What needs to be done: Spot each line that carries the word "type"; copy those lines.
[START OF Data shown]
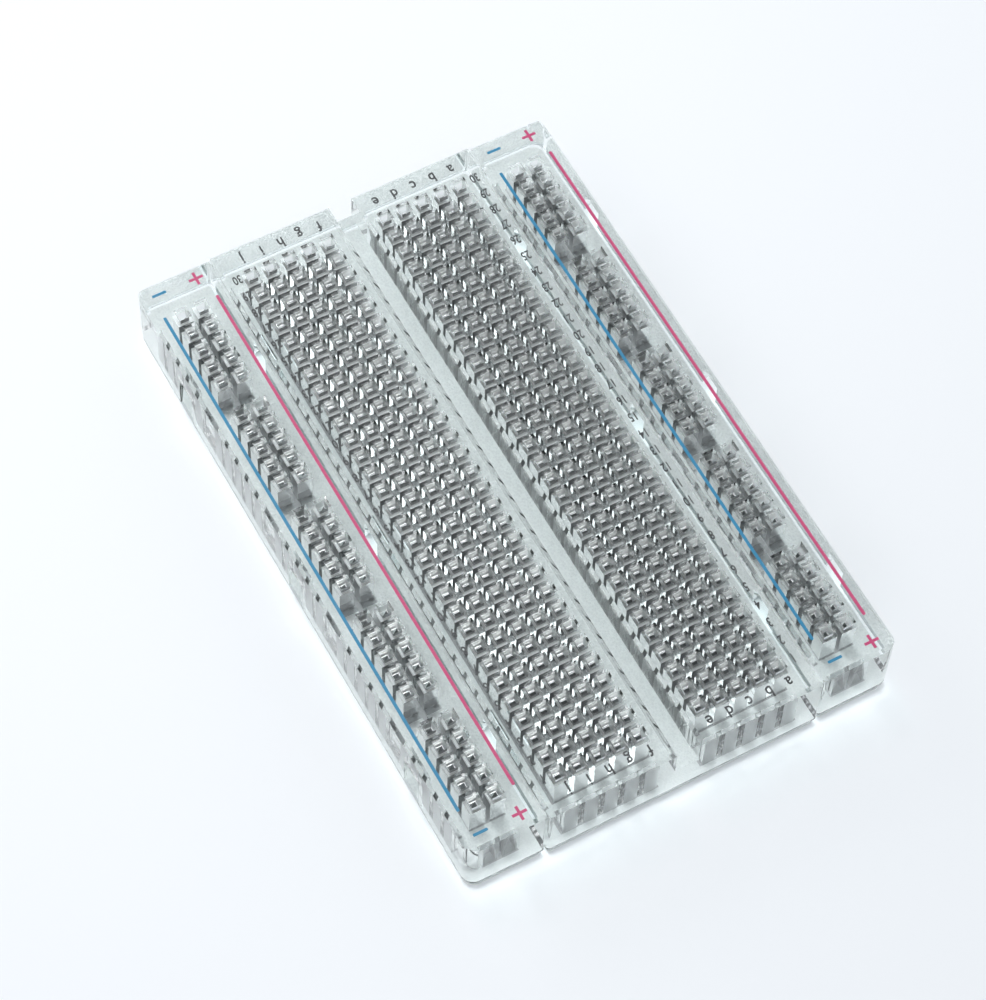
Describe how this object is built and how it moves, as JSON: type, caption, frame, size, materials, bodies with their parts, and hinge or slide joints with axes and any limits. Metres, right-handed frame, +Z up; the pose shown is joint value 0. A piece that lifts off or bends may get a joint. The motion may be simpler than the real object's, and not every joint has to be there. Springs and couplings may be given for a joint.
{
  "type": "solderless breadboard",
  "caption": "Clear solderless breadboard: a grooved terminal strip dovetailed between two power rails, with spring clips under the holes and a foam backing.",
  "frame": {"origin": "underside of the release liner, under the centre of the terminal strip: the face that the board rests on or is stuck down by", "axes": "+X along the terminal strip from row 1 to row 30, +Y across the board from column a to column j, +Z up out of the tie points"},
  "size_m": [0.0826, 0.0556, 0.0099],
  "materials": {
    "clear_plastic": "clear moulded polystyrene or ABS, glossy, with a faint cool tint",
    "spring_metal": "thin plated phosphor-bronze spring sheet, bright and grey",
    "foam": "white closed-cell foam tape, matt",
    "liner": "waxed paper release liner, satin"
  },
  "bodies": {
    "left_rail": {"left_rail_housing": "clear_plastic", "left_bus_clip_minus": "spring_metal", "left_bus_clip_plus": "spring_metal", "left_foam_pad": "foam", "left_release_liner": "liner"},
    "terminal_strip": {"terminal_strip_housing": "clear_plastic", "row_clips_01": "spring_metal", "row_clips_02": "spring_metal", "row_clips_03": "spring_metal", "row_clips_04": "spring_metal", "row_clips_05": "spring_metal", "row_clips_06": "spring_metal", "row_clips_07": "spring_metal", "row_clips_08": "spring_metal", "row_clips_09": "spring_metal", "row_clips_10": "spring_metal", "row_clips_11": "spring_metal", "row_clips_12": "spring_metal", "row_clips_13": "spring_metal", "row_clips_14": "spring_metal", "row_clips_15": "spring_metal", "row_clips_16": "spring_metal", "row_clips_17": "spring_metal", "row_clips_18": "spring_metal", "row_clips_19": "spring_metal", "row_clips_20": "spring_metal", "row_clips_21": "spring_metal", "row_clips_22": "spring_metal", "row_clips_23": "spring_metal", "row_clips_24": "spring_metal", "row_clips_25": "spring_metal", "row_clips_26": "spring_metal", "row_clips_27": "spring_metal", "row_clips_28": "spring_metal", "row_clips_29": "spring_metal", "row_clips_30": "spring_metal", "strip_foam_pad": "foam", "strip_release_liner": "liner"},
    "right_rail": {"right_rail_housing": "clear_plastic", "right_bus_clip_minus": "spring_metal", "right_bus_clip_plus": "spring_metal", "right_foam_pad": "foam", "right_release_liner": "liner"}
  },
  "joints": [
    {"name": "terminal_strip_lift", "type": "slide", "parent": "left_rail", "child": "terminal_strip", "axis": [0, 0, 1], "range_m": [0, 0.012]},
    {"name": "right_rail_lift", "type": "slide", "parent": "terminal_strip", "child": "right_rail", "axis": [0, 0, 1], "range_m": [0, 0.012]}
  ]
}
[END OF Data shown]
Answer below:
Describe how this object is built and how it moves, as JSON: type, caption, frame, size, materials, bodies with their parts, and hinge or slide joints with axes and any limits. Metres, right-handed frame, +Z up; the pose shown is joint value 0. A piece that lifts off or bends may get a joint. The motion may be simpler than the real object's, and not every joint has to be there. Springs and couplings may be given for a joint.
  "type": "solderless breadboard",
    {"name": "terminal_strip_lift", "type": "slide", "parent": "left_rail", "child": "terminal_strip", "axis": [0, 0, 1], "range_m": [0, 0.012]},
    {"name": "right_rail_lift", "type": "slide", "parent": "terminal_strip", "child": "right_rail", "axis": [0, 0, 1], "range_m": [0, 0.012]}